Kerri Chandler, via Purple Wall
I didn’t know SWU.FM until recently, though it’s not exactly new(s)—Mixmag announced the reboot of the Bristol station two Aprils ago, the Rinse Group’s second such operation (the other is the former jungle pirate Kool FM). But it didn’t take long to click Subscribe, and my feed grew richer as a result. You can hear for yourself on this SoundCloud playlist, featuring all five sets below.
A screenshot of the SWU homepage.
Ternion Sound (July 22)
So, yes, an update—this was in my queue not too long ago, and here they repeat a couple things from June (they played over 100 tracks on that one; it happens) and a very different beast from it entirely. For one thing, it’s just Jack/Antithesis this time out, and the pacing moves more gradually, the styles just as broadly based but with more kick drum leading the charge—lots of sub-bass but not as prevalent as June. Plus it led me into the others, so it gets circumstantial props as well.
DJ Die Presents Gutterfunk: feat. Randall Archive from Trinity Centre Bristol 1996 (August 14)
From the department of the not-so-recent: This one came on right as I was beginning to fall asleep, but I kept it going while I laid down, and as I woke from my doze more than once during its duration, one thought repeated itself: “This is great.” More sober reappraisals have confirmed this suspicion.
The first 44 minutes are longtime drum & bass DJ Die pulling from the crates, playing tracks that date from around the same time as his primo set piece, and of the same ilk. Then, @ 44:40, he introduces it: “So, like I said, people, it’s time to pause and record. Takin’ it back to 1996 with this exclusive recording, straight off cassette tape, hiss and all—the DJ Randall live at the Trinity Centre, March ’96, the party for Music Box, the compilation on Full Cycle Records. This was a big night, hosted by Dynamite MC and Five-O. Just listen to the vibes on this, man.” It’s @ 45:20. Here comes the archive. (I’ve rendered the title [nearly] the same as it appears on SC, purely for easiness’s sake.)
That Die had this in his possession—he likely played the show himself—tells us a lot about the esteem DJ Randall was held in by his peers. His description is right on target, though the occasional bouts of hiss are minimal sonically. Overall, the sound is clean and full, the low end’s multiple dimensions really coming through. Which also tells us that Die didn’t play the tape to death—lucky us.

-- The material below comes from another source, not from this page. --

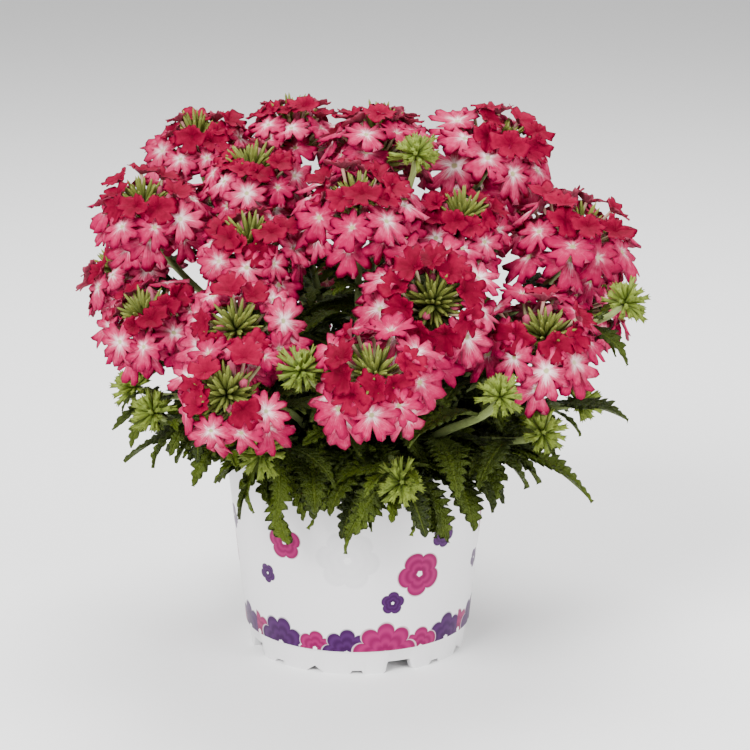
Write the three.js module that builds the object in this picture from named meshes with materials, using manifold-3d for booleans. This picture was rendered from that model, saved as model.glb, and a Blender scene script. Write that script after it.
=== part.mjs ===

The MCs are on exuberant form—they stay out of each other’s way, ride the beats with real professionalism, know when to lean back. The music is minimalist and fun, boisterous and vintage—this was a compilation party, so older songs weren’t verboten the way they’d typically been through the hardcore >> jungle >> drum & bass progression. (In fact, by 1996, D&B DJs in particular were beginning to play nearly as much old stuff as new, though maybe less so if we discount updated remixes of vintage tunes.) But this set still sounds like it’s looking into the future, not the past. Randall’s section ends with five minutes left. What Die surrounds it with sounds fine. But this archival pull is the prize, plain and simple.
Distance (August 18)
I wasn’t aware Distance was still around and kicking; a 2005 session for Rinse FM made my Wire Primer on pirate radio DJ sets, and nearly two decades on, this hour is still in that one’s realm. The music has a simple but deadly affect—like dubstep’s Americanization never happened, doomy and musical—that still knocks hard. And I say “affect” because the musical reality is that this set does, indeed, reflect the changes of the past twenty years, namely the heavy gouge-the-earth b-lines that became lingua franca long ago. All of it, including the stuff he didn’t make, still sounds distinctly like Distance; he’s as down-the-middle pleasurable to me as, oh, Lone.
Hodge b2b Pev, Live at Strange Brew (August 26)
The final two hours from an all-night club set recorded two weeks before—“a vibey night, a sold out one, so it was really busy, smoky . . . Sometimes you get one of those in the summer where everything just clicks.” It kicks off very summery—high Fender Rhodes chords offering aural sunshine, uncluttered kicks and bass like the earth absorbing the sun. By the final third or so, the drums are tougher, the bass lines more rigid, the vocals more insistent, never more lusciously so than the a cappella “Freak Like Me” (no, the other one) that bridges a couple of small but potent drum dioramas. So fun.
Kerri Chandler, 20 Years of Roasted (August 31)
“Bass heavy” in the kicker meant “bass music,” in the UK sense—sound-system music heavy on low end with its roots in both Jamaica and Black America; the Reynoldsian hardcore continuum. Soulful East Coast garage is an early point of that line, but this hour sounds unlike any of the above and fits this grouping anyway—a reminder not only of where it all comes from but of what it all means. There’s a lot of disco in here, nowhere more headily so than a kaleidoscopic “Asunder” cut-up, but it doesn’t let up at any point. Kerri Chandler isn’t just doing trad-house, but apotheosizing it.